### REQUIRED WORK
Each line below should be reproduced without any alteration.
— START DATA SEGMENT —
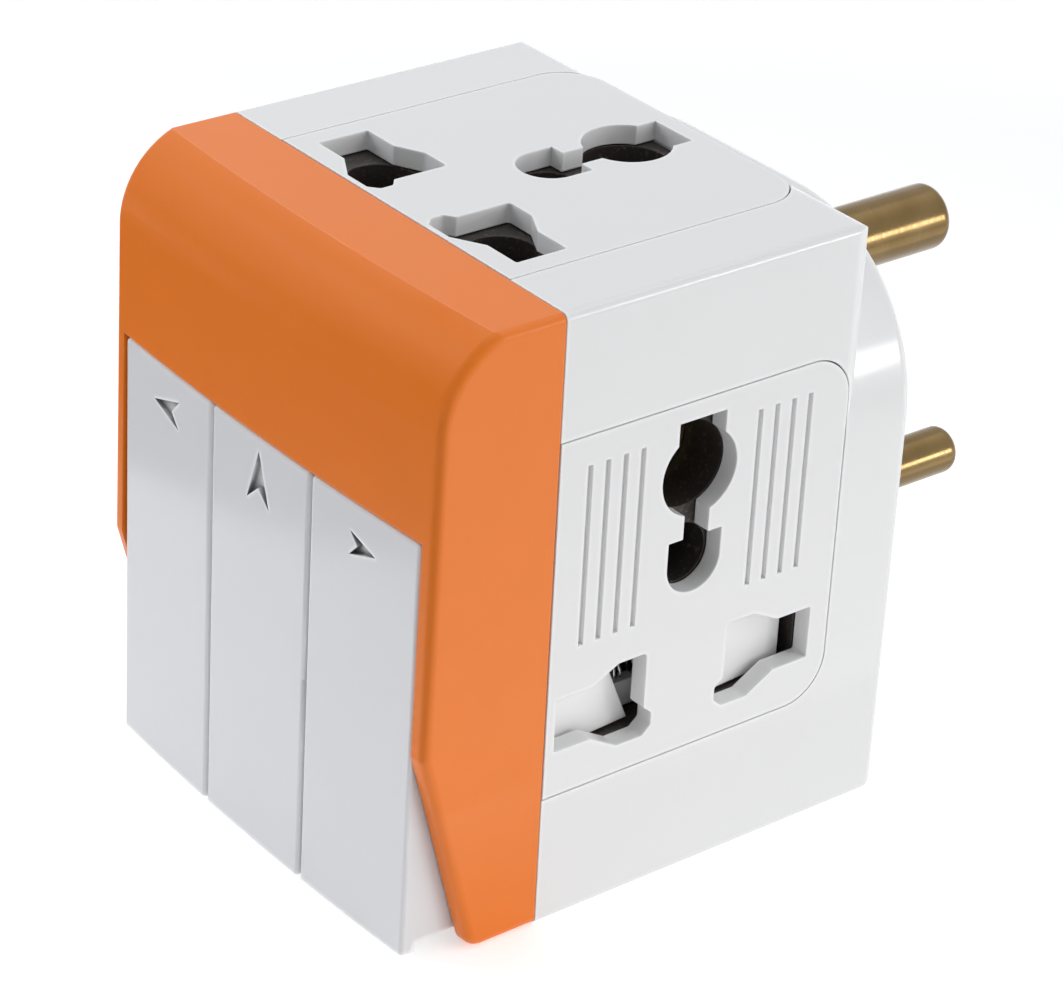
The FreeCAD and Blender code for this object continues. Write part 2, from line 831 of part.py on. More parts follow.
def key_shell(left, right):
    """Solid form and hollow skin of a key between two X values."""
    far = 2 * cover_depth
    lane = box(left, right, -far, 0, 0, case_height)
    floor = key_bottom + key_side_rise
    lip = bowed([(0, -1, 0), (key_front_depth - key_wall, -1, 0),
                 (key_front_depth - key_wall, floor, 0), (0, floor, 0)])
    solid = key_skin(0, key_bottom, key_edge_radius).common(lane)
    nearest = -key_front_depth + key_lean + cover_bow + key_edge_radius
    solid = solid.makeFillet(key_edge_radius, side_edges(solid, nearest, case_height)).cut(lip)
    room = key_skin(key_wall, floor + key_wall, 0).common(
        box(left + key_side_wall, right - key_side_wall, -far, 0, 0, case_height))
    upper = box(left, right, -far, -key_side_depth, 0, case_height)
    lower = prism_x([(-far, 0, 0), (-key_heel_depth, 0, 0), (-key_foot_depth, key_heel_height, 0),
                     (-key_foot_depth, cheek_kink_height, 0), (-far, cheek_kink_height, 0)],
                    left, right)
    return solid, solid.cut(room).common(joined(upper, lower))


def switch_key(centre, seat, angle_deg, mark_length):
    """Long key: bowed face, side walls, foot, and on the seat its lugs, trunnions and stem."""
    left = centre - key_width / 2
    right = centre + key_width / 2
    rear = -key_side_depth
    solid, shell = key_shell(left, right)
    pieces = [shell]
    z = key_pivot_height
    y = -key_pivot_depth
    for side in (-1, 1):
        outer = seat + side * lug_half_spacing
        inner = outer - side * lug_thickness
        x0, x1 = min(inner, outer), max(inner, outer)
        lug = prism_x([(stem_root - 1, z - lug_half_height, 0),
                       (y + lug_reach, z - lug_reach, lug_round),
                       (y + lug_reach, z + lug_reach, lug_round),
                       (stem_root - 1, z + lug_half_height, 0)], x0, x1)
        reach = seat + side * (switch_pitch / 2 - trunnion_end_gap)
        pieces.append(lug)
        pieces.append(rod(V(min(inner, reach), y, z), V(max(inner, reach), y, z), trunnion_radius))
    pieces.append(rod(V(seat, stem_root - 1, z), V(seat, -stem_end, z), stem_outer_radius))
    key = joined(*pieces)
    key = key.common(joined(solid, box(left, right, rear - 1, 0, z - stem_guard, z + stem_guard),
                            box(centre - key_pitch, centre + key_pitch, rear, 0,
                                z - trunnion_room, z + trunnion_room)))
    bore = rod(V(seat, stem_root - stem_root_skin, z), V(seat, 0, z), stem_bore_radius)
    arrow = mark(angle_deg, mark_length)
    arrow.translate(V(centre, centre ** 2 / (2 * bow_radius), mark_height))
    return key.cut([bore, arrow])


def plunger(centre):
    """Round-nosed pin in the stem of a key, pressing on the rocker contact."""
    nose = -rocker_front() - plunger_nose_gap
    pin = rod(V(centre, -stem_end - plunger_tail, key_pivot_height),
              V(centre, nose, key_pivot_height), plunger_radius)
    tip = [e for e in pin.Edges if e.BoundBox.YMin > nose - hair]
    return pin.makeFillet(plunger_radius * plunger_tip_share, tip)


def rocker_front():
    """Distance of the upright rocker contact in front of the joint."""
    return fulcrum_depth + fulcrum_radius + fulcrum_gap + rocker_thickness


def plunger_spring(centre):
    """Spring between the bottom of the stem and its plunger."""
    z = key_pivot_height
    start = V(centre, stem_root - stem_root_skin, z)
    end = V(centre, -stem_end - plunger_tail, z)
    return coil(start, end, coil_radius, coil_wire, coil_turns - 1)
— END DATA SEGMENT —
### FINAL RESULT
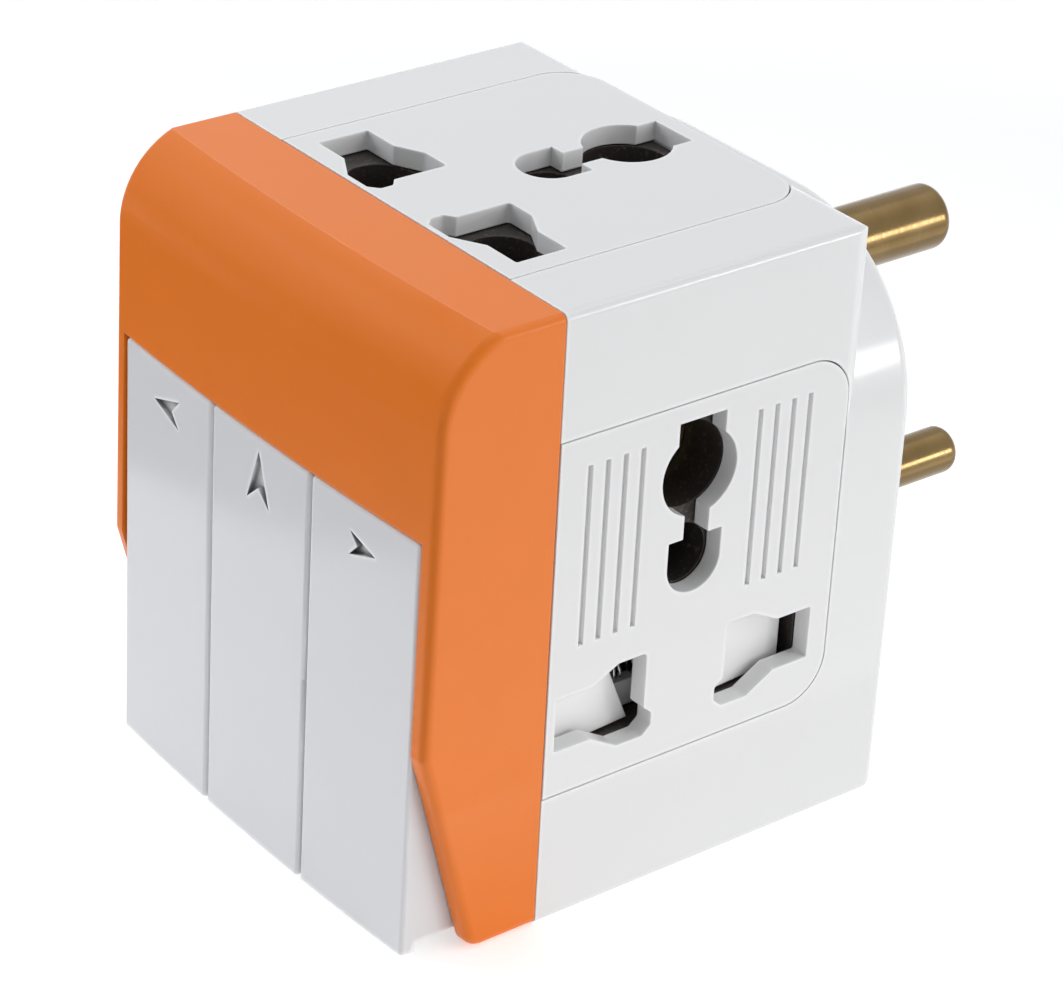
The FreeCAD and Blender code for this object continues. Write part 2, from line 831 of part.py on. More parts follow.
def key_shell(left, right):
    """Solid form and hollow skin of a key between two X values."""
    far = 2 * cover_depth
    lane = box(left, right, -far, 0, 0, case_height)
    floor = key_bottom + key_side_rise
    lip = bowed([(0, -1, 0), (key_front_depth - key_wall, -1, 0),
                 (key_front_depth - key_wall, floor, 0), (0, floor, 0)])
    solid = key_skin(0, key_bottom, key_edge_radius).common(lane)
    nearest = -key_front_depth + key_lean + cover_bow + key_edge_radius
    solid = solid.makeFillet(key_edge_radius, side_edges(solid, nearest, case_height)).cut(lip)
    room = key_skin(key_wall, floor + key_wall, 0).common(
        box(left + key_side_wall, right - key_side_wall, -far, 0, 0, case_height))
    upper = box(left, right, -far, -key_side_depth, 0, case_height)
    lower = prism_x([(-far, 0, 0), (-key_heel_depth, 0, 0), (-key_foot_depth, key_heel_height, 0),
                     (-key_foot_depth, cheek_kink_height, 0), (-far, cheek_kink_height, 0)],
                    left, right)
    return solid, solid.cut(room).common(joined(upper, lower))


def switch_key(centre, seat, angle_deg, mark_length):
    """Long key: bowed face, side walls, foot, and on the seat its lugs, trunnions and stem."""
    left = centre - key_width / 2
    right = centre + key_width / 2
    rear = -key_side_depth
    solid, shell = key_shell(left, right)
    pieces = [shell]
    z = key_pivot_height
    y = -key_pivot_depth
    for side in (-1, 1):
        outer = seat + side * lug_half_spacing
        inner = outer - side * lug_thickness
        x0, x1 = min(inner, outer), max(inner, outer)
        lug = prism_x([(stem_root - 1, z - lug_half_height, 0),
                       (y + lug_reach, z - lug_reach, lug_round),
                       (y + lug_reach, z + lug_reach, lug_round),
                       (stem_root - 1, z + lug_half_height, 0)], x0, x1)
        reach = seat + side * (switch_pitch / 2 - trunnion_end_gap)
        pieces.append(lug)
        pieces.append(rod(V(min(inner, reach), y, z), V(max(inner, reach), y, z), trunnion_radius))
    pieces.append(rod(V(seat, stem_root - 1, z), V(seat, -stem_end, z), stem_outer_radius))
    key = joined(*pieces)
    key = key.common(joined(solid, box(left, right, rear - 1, 0, z - stem_guard, z + stem_guard),
                            box(centre - key_pitch, centre + key_pitch, rear, 0,
                                z - trunnion_room, z + trunnion_room)))
    bore = rod(V(seat, stem_root - stem_root_skin, z), V(seat, 0, z), stem_bore_radius)
    arrow = mark(angle_deg, mark_length)
    arrow.translate(V(centre, centre ** 2 / (2 * bow_radius), mark_height))
    return key.cut([bore, arrow])


def plunger(centre):
    """Round-nosed pin in the stem of a key, pressing on the rocker contact."""
    nose = -rocker_front() - plunger_nose_gap
    pin = rod(V(centre, -stem_end - plunger_tail, key_pivot_height),
              V(centre, nose, key_pivot_height), plunger_radius)
    tip = [e for e in pin.Edges if e.BoundBox.YMin > nose - hair]
    return pin.makeFillet(plunger_radius * plunger_tip_share, tip)


def rocker_front():
    """Distance of the upright rocker contact in front of the joint."""
    return fulcrum_depth + fulcrum_radius + fulcrum_gap + rocker_thickness


def plunger_spring(centre):
    """Spring between the bottom of the stem and its plunger."""
    z = key_pivot_height
    start = V(centre, stem_root - stem_root_skin, z)
    end = V(centre, -stem_end - plunger_tail, z)
    return coil(start, end, coil_radius, coil_wire, coil_turns - 1)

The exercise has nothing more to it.